In other words, by manipulation of the landscape, we have diminished the natural biological productivity of the earth. And of what is available for consumption, we take the lion’s share. If we set the total value of food and other biomass consumed each year at 10 million dollars, one single species— Homo sapiens—takes between 2 and 3 million dollars for itself. On average, the rest of the non-plant world must fend on a meager dollar or two per species.
In the energy economy of the natural world, this level of gluttony by a single species of omnivore or carnivore is not possible. Fundamental energetic constraints on population size would have intervened. I will explain.
With each step (trophic level) up the food chain, roughly 90 percent of energy is lost as waste heat to the environment. The biomass (energy) of grass is much greater than the biomass (energy) of rabbits and other herbivores. And there are many more rabbits (herbivores) than foxes (carnivores).

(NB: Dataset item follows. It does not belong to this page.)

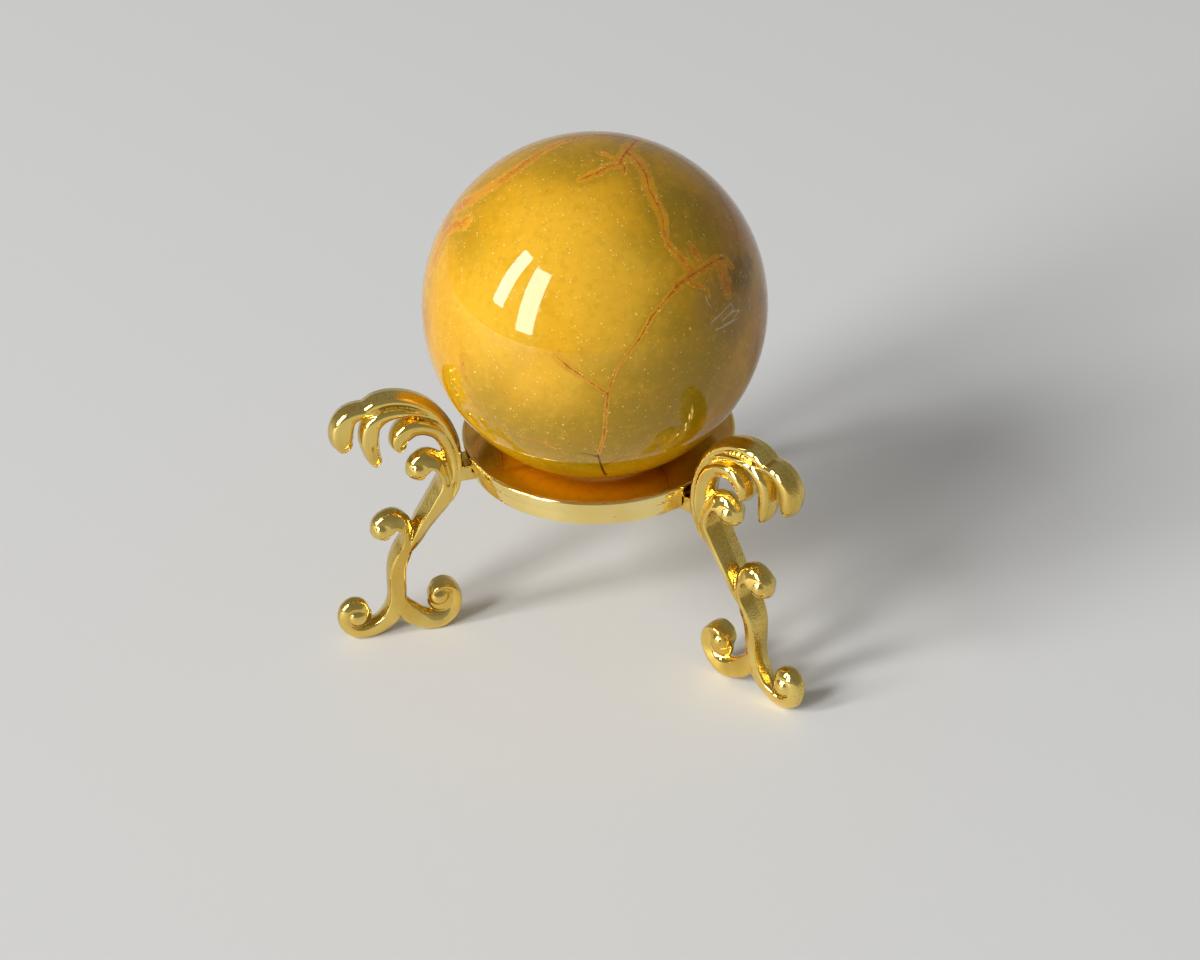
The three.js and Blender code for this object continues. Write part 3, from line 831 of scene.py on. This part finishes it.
def stone_mesh(material):
    """The ball, with how near each point is to the veins, cracks, healed fractures, cloudy patches and the
    painted glow round the window's highlight.
    """
    rng = np.random.default_rng(SEED)
    points, faces = cube_sphere(STONE_SIDE)
    radius = STONE_RADIUS / MM
    bands = np.full(len(points), FAR_AWAY)
    to_camera = -np.array(forward)
    threads = {name: Thread(points) for name in THREADS}

    def vein(line, start, end, dark):
        nonlocal bands
        bands = np.minimum(bands, nearest(points, line, (start / radius, end / radius))[0])
        if dark:
            threads["line"].add(line, *(width * dark / radius for width in DARK_WIDTHS))

    for places, start, end, dark in VEINS:
        vein([on_stone(x, y) for x, y in places], start, end, dark)
    for places, start, end in CRACKS:
        threads["crack"].add([on_stone(x, y) for x, y in places], start / radius, end / radius)
    for places in STROKES:
        line = [on_stone(x, y) for x, y in places]
        threads["stroke"].add(line, *(width / radius for width in STROKE_WIDTHS))
    hidden = []
    for _ in range(HIDDEN_VEINS):
        start = rng.normal(size=3)
        start = start - to_camera * (0.75 + start.dot(to_camera))
        start /= np.linalg.norm(start)
        line = wandering(rng, start, rng.normal(size=3), rng.integers(7, 16), VEIN_STRIDE)
        line = [p for p in line if p.dot(to_camera) < HIDDEN_BELOW]
        if len(line) > 2:
            hidden.append(line)
            vein(line, rng.uniform(0.4, 0.9), rng.uniform(0.25, 0.5), rng.uniform(0.5, 1.0))
    for line in hidden[:HIDDEN_FORKS]:
        fork = line[len(line) // 2]
        branch = wandering(rng, fork, rng.normal(size=3), rng.integers(4, 8), FORK_STRIDE)
        branch = [p for p in branch if p.dot(to_camera) < HIDDEN_BELOW]
        if len(branch) > 2:
            vein(branch, 0.4, 0.25, 0.6)

    def more(places, count, reach):
        """The patches that the picture shows, and some at random on the hidden side."""
        total = blobs(points, places)
        for _ in range(count):
            centre = rng.normal(size=3)
            centre = centre - to_camera * (0.9 + centre.dot(to_camera))
            centre /= np.linalg.norm(centre)
            distance = np.linalg.norm(points - centre, axis=1)
            weight = rng.uniform(0.4, 0.9)
            total = np.maximum(total, weight * np.exp(-((distance / rng.uniform(*reach)) ** 2)))
        return total

    # The pale field is painted light where the picture shows it, a glow round the window's highlight; its
    # random patches on the hidden side are pale clouds.
    fields = {"band": bands, "window_glow_and_pale_cloud": more(PAINTED_WINDOW_GLOW, 5, (0.3, 0.6)), "olive": more(OLIVE, 6, (0.3, 0.5)),
              "brown": more(BROWN, 4, (0.15, 0.35)), "dark": more(DARK, 2, (0.06, 0.12)),
              "smoky": more(SMOKY, 2, (0.1, 0.2))}
    for name, thread in threads.items():
        fields[name] = thread.signed
        fields[name + "_reach"] = thread.reach * radius
    stone = mesh_object("mookaite_ball", points * STONE_RADIUS, faces, material)
    stone.location = STONE_CENTRE
    for name, values in fields.items():
        attribute = stone.data.attributes.new(name, "FLOAT", "POINT")
        attribute.data.foreach_set("value", np.clip(values, -FAR_AWAY, FAR_AWAY).astype(np.float32))
    return stone


# The dish and its screws


def arc(centre, radius, start, end, count):
    """Points of an arc of [radius, height], from one angle to another in degrees."""
    angles = np.radians(np.linspace(start, end, count))
    return [(centre[0] + radius * math.cos(a), centre[1] + radius * math.sin(a)) for a in angles]


def dish_mesh(material):
    """The ring dish: a plain wall, a bevelled rim with a round lip, and a cone down to the open seat."""
    cone_top = np.array([RIM_RADIUS - LIP_WIDTH, RIM_TOP - LIP_DROP])
    cone_end = np.array([SEAT_RADIUS + SEAT_ROUND, SEAT_TOP])
    cone = [tuple(cone_top + u * (cone_end - cone_top)) for u in np.linspace(0.02, 1, 14)]
    profile = [
        (SEAT_RADIUS, DISH_UNDERSIDE + SEAT_EASE),
        (SEAT_RADIUS + SEAT_EASE, DISH_UNDERSIDE),
        (WALL_RADIUS - EDGE_BREAK, DISH_UNDERSIDE),
        *arc((WALL_RADIUS - EDGE_BREAK, DISH_UNDERSIDE + EDGE_BREAK), EDGE_BREAK, -80, 0, 5),
        (WALL_RADIUS, RIM_UNDERSIDE),
        *arc((RIM_RADIUS - RIM_FLARE - EDGE_BREAK, RIM_UNDERSIDE + EDGE_BREAK), EDGE_BREAK, -90, 0, 5),
        *arc((RIM_RADIUS - LIP_ROUND, RIM_TOP - LIP_ROUND), LIP_ROUND, 0, 110, 12),
        (cone_top[0] + 0.12, cone_top[1] + 0.04),
        *cone,
        (SEAT_RADIUS, SEAT_TOP - SEAT_ROUND),
    ]
    vertices, faces = lathe(profile, 240)
    dish = mesh_object("bevelled_ring_dish", vertices * MM, faces, material)
    cutters = []
    for azimuth in LEGS.values():
        turn = Matrix.Rotation(math.radians(azimuth), 3, "Z")
        low = (TONGUE_TIP - SHOWN_GAP, -TAB_HALF_WIDTH - SHOWN_GAP, DISH_UNDERSIDE - OVERCUT)
        high = (RIM_RADIUS + OVERCUT, TAB_HALF_WIDTH + SHOWN_GAP, NOTCH_CEILING)
        v, f = box_mesh(low, high)
        cutters.append((v @ np.array(turn.transposed()), f))
        v, f = screw_hole(NOTCH_CEILING - OVERCUT, SCREW_TIP + CLEARANCE)
        cutters.append((v @ np.array(turn.transposed()), f))
    for v, f in cutters:
        cut_away(dish, v, f)
    return dish


def spun(profile, segments):
    """A closed body of revolution about Z whose outline starts and ends on the axis."""
    profile = np.array(profile, float)
    turn = np.linspace(0, 2 * math.pi, segments, endpoint=False)
    inner = profile[1:-1]
    vertices = [(0, 0, profile[0][1])]
    vertices += [(r * math.cos(t), r * math.sin(t), z) for t in turn for r, z in inner]
    vertices.append((0, 0, profile[-1][1]))
    count, top = len(inner), len(vertices) - 1
    faces = []
    for s in range(segments):
        here, there = 1 + s * count, 1 + ((s + 1) % segments) * count
        faces.append((0, there, here))
        for c in range(count - 1):
            faces.append((here + c, there + c, there + c + 1, here + c + 1))
        faces.append((top, here + count - 1, there + count - 1))
    return np.array(vertices), faces


def screw_mesh(material):
    """A machine screw with a round head, a cross recess and turned threads."""
    profile = [
        (0, HEAD_LOW),
        (0.45 * SCREW_HEAD_RADIUS, HEAD_LOW + HEAD_DOME),
        *arc((SCREW_HEAD_RADIUS - HEAD_ROUND, HEAD_LOW + HEAD_ROUND + HEAD_DOME), HEAD_ROUND, -80, 0, 8),
        (SCREW_HEAD_RADIUS, HEAD_TOP),
        (SCREW_RADIUS, HEAD_TOP),
    ]
    for i in range(THREAD_TURNS):
        low = HEAD_TOP + THREAD_FROM + i * THREAD_PITCH
        profile += [((1 - THREAD_DEPTH) * SCREW_RADIUS, low), (SCREW_RADIUS, low + THREAD_PITCH / 2)]
    profile += [(0.7 * SCREW_RADIUS, SCREW_TIP), (0, SCREW_TIP)]
    v, f = spun(profile, 40)
    screw = mesh_object("screw", v * MM, f, material)
    for turn in (0, math.pi / 2):
        low = (-RECESS_HALF_LENGTH, -RECESS_HALF_WIDTH, HEAD_LOW - OVERCUT)
        v, f = box_mesh(low, (RECESS_HALF_LENGTH, RECESS_HALF_WIDTH, HEAD_LOW + RECESS_DEPTH))
        cut_away(screw, v @ np.array(Matrix.Rotation(turn, 3, "Z").transposed()), f)
    return screw


def sharpen(obj, degrees):
    """Smooth shading with its edges above an angle left sharp."""
    obj.data.shade_smooth()
    obj.data.set_sharp_from_angle(angle=math.radians(degrees))


# The assembly

make_camera()
gold = metal_material(
    "gold_plate_cast", (0.86, 0.65, 0.19), (0.73, 0.49, 0.10), 3100.0, 0.6, rough=(0.03, 0.09), facet=True,
)
# Painted light: the dish's gold is lighter than the legs', so that its cone's reflection of the shaded
# underside of the stone reads brighter.
dish_gold_lightened = metal_material(
    "gold_plate_dish_lightened", (0.96, 0.77, 0.31), (0.91, 0.68, 0.22), 3000.0, 0.10, rough=(0.03, 0.08),
)
steel = metal_material("screw_steel", (0.62, 0.61, 0.58), (0.5, 0.49, 0.46), 1800.0, 0.3, rough=(0.2, 0.35))


def copies(first, plain_name, place):
    """The same piece at each leg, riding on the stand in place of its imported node."""
    pieces = [first] + [first.copy() for _ in range(len(LEGS) - 1)]
    for piece in pieces[1:]:
        bpy.context.scene.collection.objects.link(piece)
    for piece, (name, azimuth) in zip(pieces, LEGS.items()):
        piece.name = f"{plain_name}_{name}_fine"
        angle = math.radians(azimuth)
        piece.rotation_euler[2] = angle
        piece.location = Vector((math.cos(angle), math.sin(angle), 0)) * place * MM
        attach(piece, "stand")
        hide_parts(f"{plain_name}_{name}")


copies(leg_mesh(gold), "leg", 0.0)
screw = screw_mesh(steel)
sharpen(screw, 32)
copies(screw, "screw", SCREW_AXIS)

dish = dish_mesh(dish_gold_lightened)
sharpen(dish, 40)
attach(dish, "stand")
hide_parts("ring_dish")

stone = stone_mesh(stone_material())
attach(stone, "stone")
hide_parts("stone_sphere")

# The stage

FLOOR_HALF = 8.0
FLOOR_DROP = 0.0001  # metres that the floor lies under the feet
FLOOR_COLOUR = (0.74, 0.74, 0.73, 1)
# Strength of the world at the horizon and from some height on.
HORIZON_LIGHT, UPPER_LIGHT, UPPER_FROM = 0.36, 0.25, 0.4
# The two panes of a window: place, width and height in metres, and power in watts.
WINDOW_PANES = {
    "window_left": ((-2.83, -1.036, 1.855), (0.56, 2.16), 67.0),
    "window_right": ((-2.208, -2.058, 1.495), (0.72, 2.38), 86.0),
}
LIGHTS_AIM = (0, 0, 0.045)


def stage():
    material, n = new_material("floor_pale")
    shader = n.add("ShaderNodeBsdfPrincipled", {"Base Color": FLOOR_COLOUR, "Roughness": 0.6})
    n.add("ShaderNodeOutputMaterial", {"Surface": shader})
    corners = [(x * FLOOR_HALF, y * FLOOR_HALF, -FLOOR_DROP) for x, y in ((-1, -1), (1, -1), (1, 1), (-1, 1))]
    floor = mesh_object("floor", corners, [(0, 1, 2, 3)], material, smooth=False)


def soft_light(name, place, size, power):
    """A rectangular lamp that faces the object."""
    data = bpy.data.lights.new(name, "AREA")
    data.shape = "RECTANGLE"
    data.size, data.size_y = size
    data.energy = power
    light = bpy.data.objects.new(name, data)
    bpy.context.scene.collection.objects.link(light)
    place = Vector(place)
    turn = (Vector(LIGHTS_AIM) - place).to_track_quat("-Z", "Y").to_matrix().to_4x4()
    light.matrix_world = Matrix.Translation(place) @ turn


def lights():
    scene = bpy.context.scene
    world = bpy.data.worlds.new("studio")
    scene.world = world
    world.use_nodes = True
    n = Nodes(world.node_tree)
    direction = n.add("ShaderNodeSeparateXYZ", {0: n.add("ShaderNodeTexCoord").outputs["Generated"]})
    strength = n.remap(direction.outputs[2], 0.0, UPPER_FROM, HORIZON_LIGHT, UPPER_LIGHT)
    back = n.add("ShaderNodeBackground", {"Color": (1, 1, 1, 1), "Strength": strength})
    n.add("ShaderNodeOutputWorld", {"Surface": back})
    for name, (place, size, power) in WINDOW_PANES.items():
        soft_light(name, place, size, power)
    scene.view_settings.view_transform = "Standard"


stage()
lights()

Humans, like eagles and wolves, stand atop the food chain energy pyramid. The privilege of being on top comes with the constraint of being greatly restricted in number. There simply isn’t enough energy flowing up from plants through the vast, interconnected and interdependent web of life to support huge populations of omnivores or carnivores.
But unlike eagles and wolves, human population is relentlessly increasing. By a thousand percent, we have made the energy pyramid top heavy.
Scientists have investigated the total weight of large animals (more than 100 pounds) that have lived on earth at any one time during the past 100,000 years. They have discovered that the combined biomass of humans, our domesticated livestock, and large wild animals is 10 times greater now than their combined biomass before the advent of the Industrial Revolution. The manmade imbalance in the energy pyramid began slowly to emerge about 250 years ago. Since the 1950s, the disparity has skyrocketing upward.
How have we accomplished this? By dramatically augmenting natural energy flows with energy generated from fossil and nuclear fuels, hydroelectric, wind and solar power. We draw upon the equivalent of an extra planet’s worth of net primary productivity from these sources each year to support our population of 7 billion. Most humans would starve if we stopped generating energy technologically; there simply isn’t enough natural, biologically generated energy to support this many of us.
I raise this issue in light of the goal to power the world’s economy with renewable energy as expressed in the Paris Agreement negotiated during the 21st Conference of the Parties of the UN Framework Convention on Climate Change. The U.S. Energy Information Agency projects that world energy consumption will grow by 50 percent over the next 30 years. This means that the human-induced energy imbalance will worsen, even if all generated power were to come from renewable sources.
I caution my readers, especially those of you who are younger, to be less sanguine about wholeheartedly pursuing a renewable energy paradigm to power the world economy as it is presently configured. There is much more at stake than climate change. Can we handle power on a planetary scale wisely? Can we employ it in ways that cooperate with the natural world? I urge you to ponder and weigh not only the benefits but also the risks arising from our choosing to deviate so widely from Nature’s established energy patterns. It is an unrepeatable experiment; conducted within and upon the ecosystems that support us.